One of the things I aim to do is to make some documentation of the library of black authors I have inherited. One only needs to think a moment to remember the parades of 'intellectuals' making the annual cover of Ebony Magazines "100 Most Influential Black Leaders". But what about Eldridge Cleaver? What kind of standard bearer was he? How many of us are quick to refer to the work of Molefi Kete Asante these days? I happen to have a copy in my hand. (Temple University Press, of course)

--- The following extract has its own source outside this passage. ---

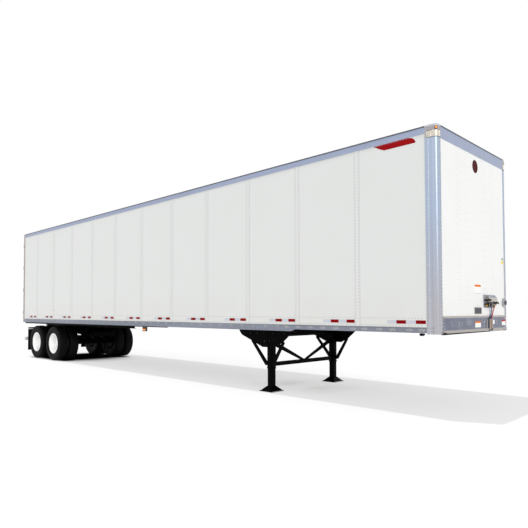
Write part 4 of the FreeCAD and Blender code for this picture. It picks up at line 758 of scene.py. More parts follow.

Check out this review on the back cover.

"In its refusal to construct explanatory or interpretive accounts that enable us to comprehend the multicultural and multiethnic character of the universe, Western inquiry is the villain of the piece... Asante's dramaturgy presents an alternative mode of inquiry. It persuasively suggests a model of rhetorical and scholarly production that fosters and accounts for the multiplicity of the human condition. What Asante achieves in his energetic analyses of such Afro-American orators as Nat Turner, Henry Highland Garnet, Dr. Martin Luther King, Jr. and Malcolm X alone is worth the price of his efforts. His elaboration of symbols within Western and African-American rhetorical traditions suggests the appropriateness of an Afrocentric 'bravo'"

-- Houston Baker, American Journal of Sociology

From this, you would think people all over the world would have benefitted from such wisdom. Have we? What is Afrocentric today?